Government talks a good game on technology, then fails to deliver 0

Darts missLast week, the UK Cabinet Office Minister Matt Hancock delivered a speech to the Institute of Directors, outlining details of the government’s Cyber First programme which aims to develop the skills needed to address the security threats posed by the digital revoluution. The speech was full of the usual stuff about the ‘interconnected world’. It even suggested at one point that the UK has ‘one of the most digitally advanced governments in the world’. Recent developments would suggest that this is slightly wide of the mark, to put it mildly. According to a February report from the regulator Ofcom, the UK’s broadband infrastructure continues to lag behind other countries, held back by BT’s characteristically inept and self-serving monopoly of cable infrastructure. Now the government has confirmed it scrapped its flagship mobile infrastructure project which set out to reduce the number of ‘not spots’ in the country.

The £150m initiative, launched with some fanfare in 2011, has been kicked into the long grass after it became clear that the project was failing spectacularly to deliver on its objectives. Over the past three years, just 15 masts have been erected. The original target was 600. Although the Government claimed to have had buy-in from the country’s major phone providers, just £9 million was spent on new masts. During a government debate on the matter last week, the UK’s digital economy minister Ed Vaizey admitted: “I do not think the programme has been a success, and I do not think that ministers often say that about their own programmes. We set aside £150m. We talked about 600 sites. Our heart was in the right place.”

Good intentions are clearly not enough, however, as the UK’s infrastructure continues to slip behind other countries. It was even claimed last week that there is at least one place in the country that has worse broadband than Mount Everest. A report from price comparison site Cable.co.uk looked at data from speed tests submitted over the past 12 months to find the places with the country’s slowest – and fastest – broadband speeds. The village with the dubious honour of having the UK’s slowest broadband was found to be Miserden in Gloucestershire, which recorded average speeds of 1.3Mbps. The slowest download speed recorded by a Miserden resident was 0.12Mbps.

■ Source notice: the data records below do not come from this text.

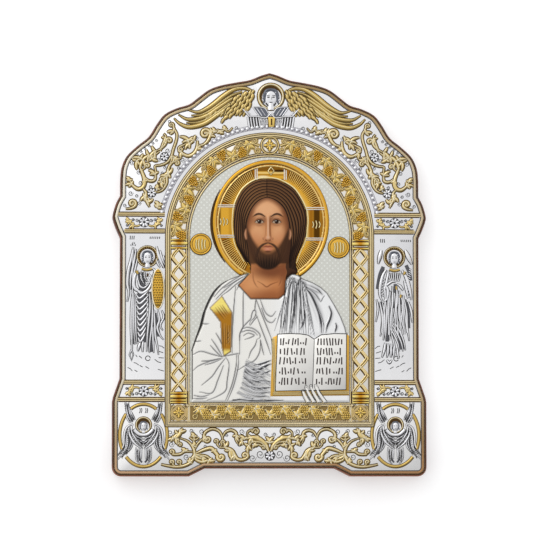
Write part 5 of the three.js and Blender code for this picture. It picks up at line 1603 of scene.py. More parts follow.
lit_edge = [on_halo(math.radians(a), 1.0) for a in range(148, 222, 2)]
laid("halo_seam", [(np.array(lit_edge) + (-0.7, 0), tapered(len(lit_edge), 2.4, 0.2, 0.3, 0.5))],
     picture_top, brown_patina, on_picture_gilt, 0.15)

# The two small medallions beside the halo, pressed in the picture's sheet and gilded, each
# with a few plain strokes.
medallions = []
for side, y in ((-1, 23.4), (1, 21.2)):
    x = side * 55.2
    disc = plate("medallion", circle(x, y, 8.3), picture_top - 0.3, picture_top + 0.8, 0.4, 2)
    finish_piece(disc, rich_gilt, on_picture_gilt, 30)
    laid("medallion_rim", [(circle(x, y, 7.8), 1.3)], picture_top + 0.8, rich_gilt, on_picture_gilt, 0.9, 2,
         True)
    laid("medallion_seam", [(circle(x, y, 8.5), 0.7), (circle(x, y, 6.8), 0.5)], picture_top + 0.75,
         brown_patina, on_picture_gilt, 0.3, 1, True)
    lines = []
    for off, tall in ((-3.4, 3.6), (-1.3, 4.4), (1.2, 4.2), (3.4, 3.4)):
        lines.append((smooth_line([(x + off, y + tall), (x + off + 0.5 * side, y), (x + off, y - tall)], 1),
                      1.0))
    medallions += lines
shadowed("medallion_strokes", medallions, picture_top + 0.8, 0.8, bright_gilt, on_picture_gilt, 0.6)

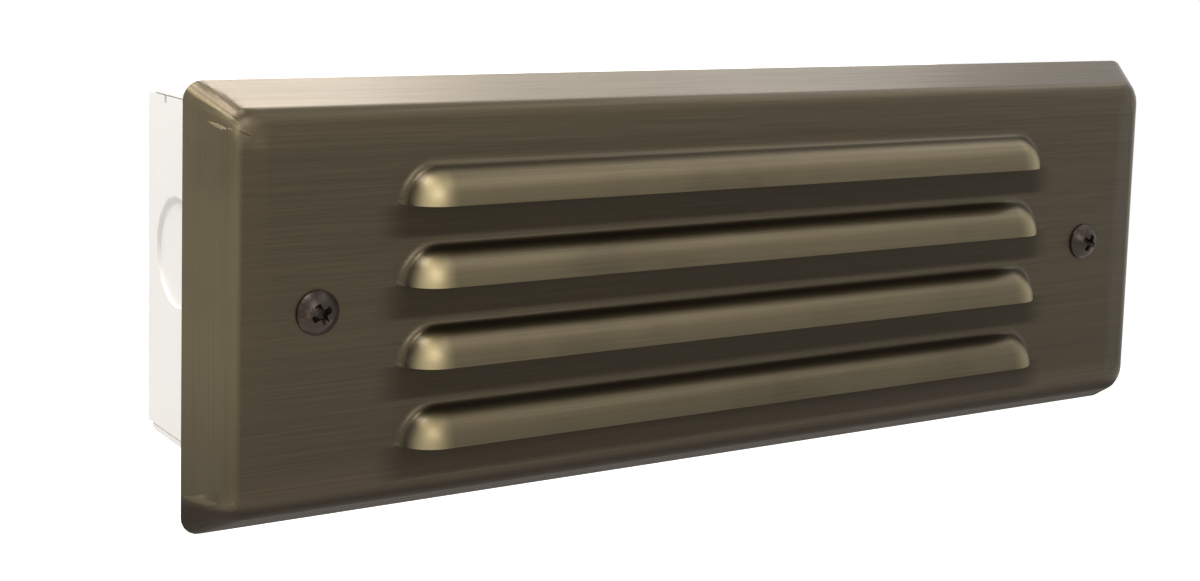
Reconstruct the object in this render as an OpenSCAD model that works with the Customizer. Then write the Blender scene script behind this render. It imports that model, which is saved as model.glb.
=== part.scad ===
// Recessed step light: a louvred brass faceplate over a painted steel back box.
// The origin is the centre of the faceplate's rim, in the plane of the wall.
// The front faces -Y, up is +Z, and all lengths are in millimetres.

/* [Faceplate] */
// Width of the faceplate
face_w = 235; // [232:0.5:260]
// Height of the faceplate
face_h = 82; // [81:0.5:90]
// Depth of the faceplate from the wall to its flat front
face_d = 10.5; // [10:0.5:14]
// Thickness of the brass sheet
face_t = 1.5; // [1:0.1:1.8]
// Radius of the rounded front edge
edge_r = 3.5; // [2:0.1:4.5]
// Slope of the side walls, in degrees from square
draft = 26; // [20:1:30]
// How much the rim's corners are rounder than the slope and front edge need
corner_more = 0.2; // [0.1:0.1:4]

/* [Louvres] */
// Number of louvres
louvre_count = 4; // [2:1:4]
// Height above and below that the louvres' steps leave free
louvre_margin = 11; // [9:0.1:12]
// Distance of the louvres' domed ends from the faceplate's sides
louvre_inset = 36.5; // [35.5:0.1:60]
// How far a hood stands out from the face
hood_out = 5.6; // [4.5:0.1:6]
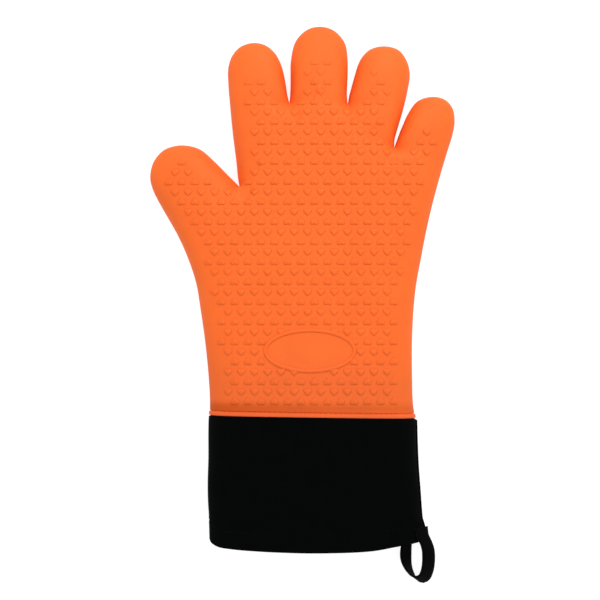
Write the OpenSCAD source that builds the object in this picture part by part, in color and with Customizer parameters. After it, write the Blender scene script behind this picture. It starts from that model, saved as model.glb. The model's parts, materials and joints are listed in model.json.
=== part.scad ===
// Five-finger heat resistant glove, lying on its palm side.
// Frame: +X across the hand (little finger side), +Y to the fingertips, +Z up from the table.
// The origin is on the table, under the middle of the whole glove.

/* [Layers] */
// Wall of the moulded silicone shell
shell_wall = 2.0; // [1.6:0.1:2.4]
// Thickness of the wadding that slows the heat
wadding_wall = 1.3; // [1.0:0.1:1.6]
// Thickness of the cotton lining next to the hand
lining_wall = 0.8; // [0.6:0.1:1.0]
// Thickness of the woven outer cloth of the cuff
cloth_wall = 1.2; // [0.8:0.1:1.4]
// Free space between two layers
layer_gap = 0.3; // [0.3:0.1:0.4]

/* [Hand] */
// Height of a finger above the table
digit_h = 25; // [23:1:27]
// Height of the hand at its thickest
palm_h = 30; // [28:1:32]
// Height of the shell at its lower rim
rim_h = 26; // [24:1:27]
// How far the rim bead stands out of the shell at each side
bead_out = 1.3; // [0.8:0.1:1.6]
// Length of the rim bead along the hand
bead_l = 4; // [3:0.5:5]

/* [Cuff] */
// Length of the cloth cuff below the rim
cuff_l = 92; // [80:1:95]
// Height of the cuff's mouth, outside
mouth_h = 23; // [21:1:25]
// How far the hem bows out in the middle
hem_bow = 6; // [3:0.5:8]
// Width of the doubled hem
hem_l = 14; // [10:1:18]

/* [Hanging loop] */
// Width of the hanging tape
tape_w = 10; // [8:0.5:11]
// Thickness of the hanging tape
tape_t = 1.1; // [0.9:0.1:1.4]
// How far the loop hangs below its hinge line
loop_l = 24.8; // [22:0.2:25]
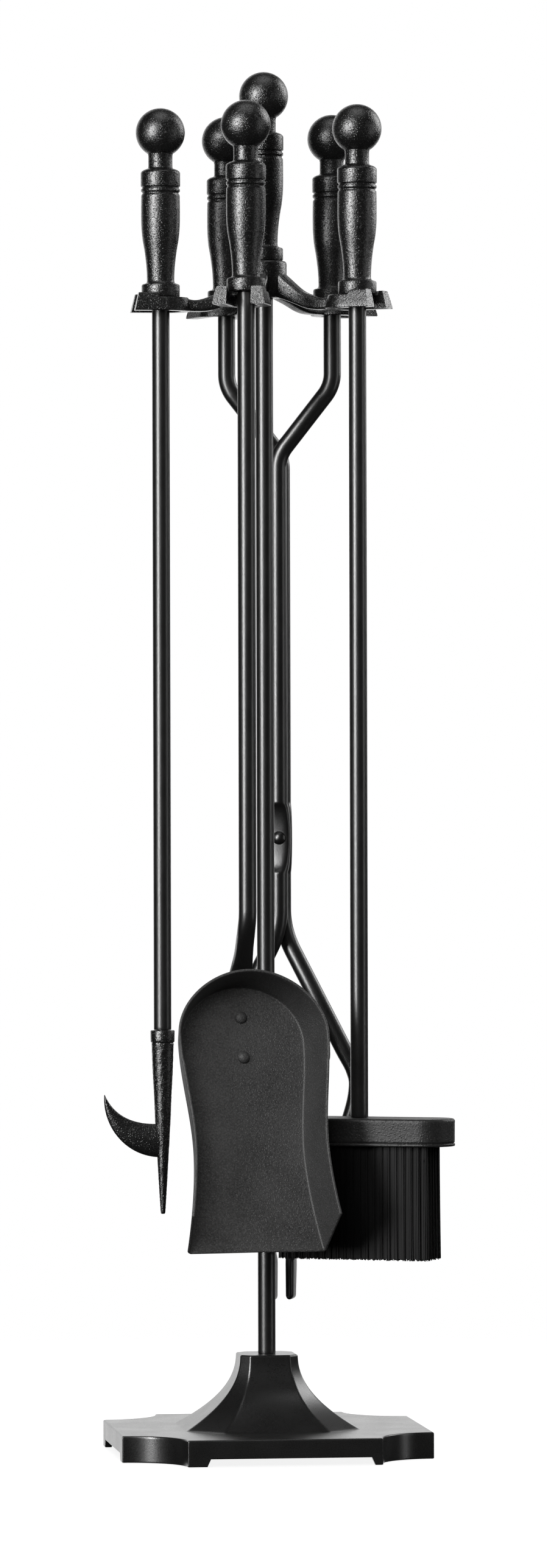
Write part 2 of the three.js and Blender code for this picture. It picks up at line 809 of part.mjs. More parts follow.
/** The middle line of one arm: handle on the right, jaw on the left, x across and z up. */
function tongArmLine() {
  const point = (x, z) => new THREE.Vector3(x, 0, z);
  const upper = roundedPath(
    [
      point(TONGS.handle, FOOT_Z - GAP),
      point(TONGS.handle, TONGS.shoulder),
      point(0, TONGS.join),
      point(0, TONGS.pivot + TONGS.paddle.end + 2),
    ],
    TONGS.bend,
  );
  const { flat, end } = TONGS.paddle;
  const paddle = [end, 20, 16, flat, 6, 0, -6, -flat, -16, -20, -end].map((dz) => {
    return point(0, TONGS.pivot + dz);
  });
  const slope = Math.tan(degToRad(28.3));
  const parting = point(0, TONGS.part);
  const lower = roundedPath(
    [point(0, TONGS.part + 18), parting, point(-68 * slope, TONGS.part - 68)],
    13,
  );
  const bow = new THREE.CatmullRomCurve3([
    point(-37.6, 230.7),
    point(-42.6, 219),
    point(-44, 208),
    point(-40.5, 190),
    point(-29, 159),
    point(-14.5, 128),
    point(-6.2, 113),
  ]);
  const { claw, clawTop, clawEnd } = TONGS;
  const claws = [clawTop, lerp(clawTop, clawEnd, 0.5), clawEnd].map((z) => point(-claw.u, z));
  return [...upper, ...paddle, ...lower, ...bow.getPoints(22), ...claws];
}

/** How far a round rod of the arm is flattened round the pivot, and how far in the claw. */
function tongSection(at) {
  const { paddle, claw, clawTop, clawEnd } = TONGS;
  const fromPivot = Math.abs(at.z - TONGS.pivot);
  if (fromPivot < paddle.end) {
    const t = smoothstep(fromPivot, paddle.flat, paddle.end - 3);
    return {
      half: [lerp(paddle.thick, ROD.radius, t), lerp(paddle.half, ROD.radius, t)],
      power: lerp(3.2, 2, t),
    };
  }
  const t = 1 - smoothstep(at.z, clawTop, clawTop + 14);
  if (t > 0) {
    const s = 1 - smoothstep(at.z, clawEnd, clawTop);
    return {
      half: [
        lerp(ROD.radius, lerp(claw.half[1], claw.endHalf[1], s), t),
        lerp(ROD.radius, lerp(claw.half[0], claw.endHalf[0], s), t),
      ],
      power: lerp(2, 4, t),
    };
  }
  return { half: [ROD.radius, ROD.radius], power: 2 };
}

/** The arm that lies nearer the pole; turned half round it is the other arm too. */
function tongArm() {
  const stations = tongArmLine().map((at) => {
    const section = tongSection(at);
    const apart = smoothstep(Math.abs(at.x), 4, 16);
    const layer = -(section.half[0] + TONGS.layer);
    return { at: at.clone().setY(layer * (1 - apart)), ...section };
  });
  const shoulder = stations[0].at;
  const spigot = { half: [ROD.spigot, ROD.spigot], power: 2 };
  const tip = shoulder.clone().setZ(shoulder.z + ROD.spigotLength);
  stations.unshift({ at: tip, ...spigot }, { at: shoulder.clone(), ...spigot });
  const hole = cylinder(2.8, -12, 12, 16).rotateX(Math.PI / 2).translate(0, 0, TONGS.pivot);
  return geometryOf(solid(sweep(stations, AXIS_Y)).subtract(solid(hole)));
}

/** The rivet that the two arms turn on, headed at both ends. */
function tongRivet() {
  const face = 2 * TONGS.paddle.thick + TONGS.layer + GAP;
  const halfProfile = [
    [3, face + 1.3],
    [4, face],
    [2.5, face],
  ];
  const lower = halfProfile.map(([r, z]) => [r, -z]);
  const upper = [...halfProfile].reverse();
  return turned([[0, -face - 1.6], ...lower, ...upper, [0, face + 1.6]], 20)
    .rotateX(Math.PI / 2)
    .translate(0, 0, TONGS.pivot);
}

function tongsGroup() {
  const group = stationGroup("tongs", TONGS.offset, TONGS.bearing);
  group.rotation.z = degToRad(TONGS.bearing - 90);
  const sides = { right: 0, left: Math.PI };
  for (const [side, turn] of Object.entries(sides)) {
    const grip = addPart(group, `tongs_handle_${side}`, handleAt(FOOT_Z), castPaint());
    grip.position.x = TONGS.handle * Math.cos(turn);
    const arm = addPart(group, `tongs_arm_${side}_handle`, tongArm(), rodPaint());
    arm.rotation.z = turn;
  }
  addPart(group, "tongs_rivet", tongRivet(), rodPaint());
  return group;
}

// --------------------------------------------------------------- the set

const toolSet = new THREE.Group();
toolSet.name = "fireplace_tool_set";
toolSet.add(standGroup(), pokerGroup(), shovelGroup(), brushGroup(), tongsGroup());
toolSet.position.set(-CENTRE.x, -CENTRE.y, 0);

export default toolSet;
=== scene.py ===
"""Looks of a fireplace tool set: a stand with a poker, a shovel, a brush and scissor tongs.

Shapes are worked out in millimetres and become metres when a mesh is made.
"""

import logging
import math
from dataclasses import dataclass
from enum import Enum
from typing import Any, Iterable, Optional, Sequence, Union

import bmesh
import bpy
import numpy as np
from mathutils import Matrix, Vector

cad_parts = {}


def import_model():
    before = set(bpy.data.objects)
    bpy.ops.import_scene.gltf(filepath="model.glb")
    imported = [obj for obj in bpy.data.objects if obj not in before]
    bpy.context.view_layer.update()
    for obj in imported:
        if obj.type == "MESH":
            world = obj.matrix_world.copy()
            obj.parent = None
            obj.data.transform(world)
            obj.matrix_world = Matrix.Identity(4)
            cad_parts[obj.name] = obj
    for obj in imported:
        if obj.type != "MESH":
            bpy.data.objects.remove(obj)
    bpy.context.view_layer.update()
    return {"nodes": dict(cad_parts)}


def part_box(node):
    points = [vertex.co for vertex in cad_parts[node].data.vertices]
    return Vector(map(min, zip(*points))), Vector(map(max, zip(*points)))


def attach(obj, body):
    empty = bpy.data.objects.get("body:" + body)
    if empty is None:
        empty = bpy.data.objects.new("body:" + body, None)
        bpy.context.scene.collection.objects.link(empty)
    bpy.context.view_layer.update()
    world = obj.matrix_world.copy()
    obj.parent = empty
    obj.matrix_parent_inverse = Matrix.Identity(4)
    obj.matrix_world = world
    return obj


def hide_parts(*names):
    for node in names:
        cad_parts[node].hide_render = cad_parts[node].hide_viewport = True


LOG = logging.getLogger("tool_set")
MM = 0.001  # a millimetre in metres
GAP = 0.2  # clearance where a rod meets its neighbours
FOOT_Z = 658.9  # where the handles' feet stand in the hooks
ROD_TOP = FOOT_Z - GAP
ROD_RADIUS = 5.0
SPIGOT_RADIUS = 3.0
SPIGOT_LENGTH = 24.0


class Slot(Enum):
    """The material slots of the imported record."""

    BASE = "base_paint"
    CAST = "cast_paint"
    ROD = "rod_paint"
    SHEET = "sheet_paint"
    STEEL = "fastener_steel"
    BLOCK = "block_plastic"
    FIBRE = "bristle_fibre"


class Body(Enum):
    """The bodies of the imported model."""

    STAND = "stand"
    POKER = "poker"
    SHOVEL = "shovel"
    BRUSH = "brush"
    TONGS_RIGHT = "tongs_right_arm"
    TONGS_LEFT = "tongs_left_arm"


# ------------------------------------------------------------ shader maths


class Wire:
    """A shader socket that takes part in Python sums, each sum adding a Math node."""

    def __init__(self, tree: "NodeTree", socket: Optional[bpy.types.NodeSocket]) -> None:
        """Wraps a socket of a tree, or None for a node that has no output."""
        self.tree = tree
        self.socket = socket

    def _math(self, operation: str, first: Any, second: Any) -> "Wire":
        """One Math node over two values or wires."""
        return self.tree.add("ShaderNodeMath", {"operation": operation}, {0: first, 1: second})

    def __add__(self, other: Any) -> "Wire":
        """Sum."""
        return self._math("ADD", self, other)

    def __radd__(self, other: Any) -> "Wire":
        """Sum, reflected."""
        return self._math("ADD", other, self)

    def __sub__(self, other: Any) -> "Wire":
        """Difference."""
        return self._math("SUBTRACT", self, other)

    def __rsub__(self, other: Any) -> "Wire":
        """Difference, reflected."""
        return self._math("SUBTRACT", other, self)

    def __mul__(self, other: Any) -> "Wire":
        """Product."""
        return self._math("MULTIPLY", self, other)

    def __rmul__(self, other: Any) -> "Wire":
        """Product, reflected."""
        return self._math("MULTIPLY", other, self)

    def between(self, low: float, high: float) -> "Wire":
        """0 below low, 1 above high and a straight ramp between them."""
        return self.tree.add(
            "ShaderNodeMapRange", {"clamp": True}, {0: self, 1: low, 2: high, 3: 0.0, 4: 1.0}
        )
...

Ashwell in Hertfordshire, Ulverston and Gilsland in Cumbria, and Brent Knoll in Somerset were the other towns and villages to make up the five slowest in the UK. Rickmansworth, in Hertfordshire, was the place with the fastest average speed at 77.17Mbps – more than three times the UK average of 22.8Mbps. The UK is ranked the 23rd best country for broadband speeds in the world according to Akami’s 2015 State of the Internet Report.

In most cases, it is rural areas that bear the brunt of the UK’s inability to create genuinely world class digital infrastructure for the fifth largest global economy. It is likely that the government will find itself under growing pressure to do something more than talk as small firms and individuals move to more rural areas to cut costs and find a better way of life.  Over the past year, the government itself and the Centre for Cities have also highlighted the consequences of the country’s poor and patchy technology infrastructure.